The Houston area is also more likely to stick with Trump than other urban areas in Texas due to the presence of the oil & gas industry. This is not a good poll for Trump.
The economy here has kind of diversified a lot lately in the past decade. To the point where 10 years from now oil and gas is likely to be 20% of the economy. IT/Tech is trying hard to get inside Houston.
When I lived in Houston in the early to mid 2010s, I worked in the Tech Sector (Although not in CD-22), and was actually pretty surprised at how diversified the economy was, compared to some of my pre-existing perceptions of the Metro Area.
In terms of CD-22, I seem to recall doing a bit of a look-around at Sugarland on the 2016 "Super-Wealthy Towns which Swung Against Trump thread", so was able to locate a post that I made back on 2/27/17:
"#18 Wealthiest in Metro- Sugar Land- MHI $ 104.7k/Yr- Pop 80.8k(45% White, 35% Asian, 10% Latino, 8 % African-American)
(14% Indian-Americans, 10% Chinese-Americans, 3% Pakistani-Americans, 2% Vietnamese-Americans)
Occupations: 16% Management, 13% Sales, 13% Admin, 8% Business, 7% Education, 6% Health Care, 6% Engineering, 6% Computers & Math)
Relative Occupations: Highest variance with engineering, computers & Math, and Science
2012: (38.3 D- 61.1 R) +22.8% R
2016: (46.9 D- 46.8 R) +0.1% D (+22.9% Dem Swing)
Not a good sign at all for Texas Republicans in 2020.... note that Sugar Land actually had a significantly lower margin for Clinton than Fort Bend County at large.....
[/i]"
https://talkelections.org/FORUM/index.php?topic=259050.msg5545629#msg5545629Anecdotally, we really enjoyed going to Sugar lands, to shop at the Ranch Market, which was our favorite Asian-American Grocery Store before we moved from California to Texas.
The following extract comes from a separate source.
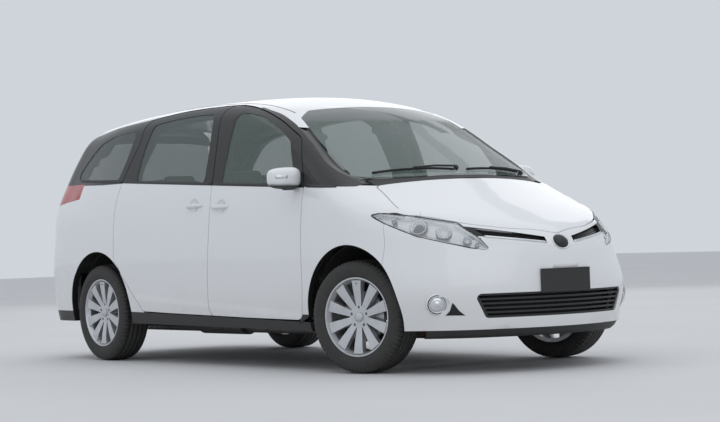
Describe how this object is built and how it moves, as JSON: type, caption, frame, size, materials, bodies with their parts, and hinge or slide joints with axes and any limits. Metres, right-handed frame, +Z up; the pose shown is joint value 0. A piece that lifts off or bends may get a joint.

https://en.wikipedia.org/wiki/99_Ranch_Market I digress...
CD-22 is 17.6% Asian-American, of whom roughly 35% are of Indian Ancestry, 20% Chinese Ancestry, and 16% Vietnamese Ancestry, as well as also relatively large Filipino and Pakistani populations.
Like many parts of Metro H-Town, it also has a decent sixed population of Brothers & Sisters, with about 14% African-American.
Hit Stafford-Missouri City County Census Sub-Division Map, you are running at 46% Black, but still there is a decent sized community of 14% of the Alvin-Pearland Sub-Division Map (!!!), 14.7% in the Rosenberg-Richomnd Sub-Division Map (!!!).
Sugarland is 16% Black.
Latino Voters can be fickle compared to demographics in Tejas, depending upon place, but 42% in Rosenberg-Richmond is nothing to sneeze at, not to mention 18% Latino in Sugarland (!!!).
I should just stop while I am ahead, but let me close with one brief comment and thought.
1.) We have seen historically patterns where entire Metro Areas start to shift dramatically almost overnight. A.) Exhibit A---- 1988 General Election (Seattle, Portland, Bay Area Norcal).
By 2016 the Republican Party has been virtually wiped out, and in certain places in 2018,
brooms swept out some of the last few remaining OR State-House and State-Senate PUB
representing the Exurban areas.
B.) Exhibit B--- SoCal. Bush Senior held his own allowing him to hold the State solidly against
Dukakis back in '88.
Meanwhile you got this guy called Pete Wilson, who has the hookups from his associations with
folks like Goldwater, Nixon, etc...
Shat hit the fan with demobilization after the end of Cold War, where SoCal had been
Universally gifted, with lavish Defense Industry Conducts that basically all came to an end.
Gov. Pete Wilson pushed for Prop 187 (essentially a precursor for the AZ "paper please laws).
1992: Rodney King--- As a Gen-Exer, this perhaps might be more like a "George Floyd
Moment for much of our generation".
Still--- needless to say SoCal started to shift harder in certain places, and slower in others, but
damn Metro areas of certain sizes, eventually a glacier becomes a juggernaut, and there is no
hope, and no future left, without an extreme revision of the National Brand.
C.) Metro Denver / Metro DC (VA/MD/DC) in the '00s
D.) Metro Columbus / Metro Philly / Metro Chicago
So basically, where I'm going with all this is that Metro Houston is flipping hard, it's flipping fast, and once it flips, there is no going back jack!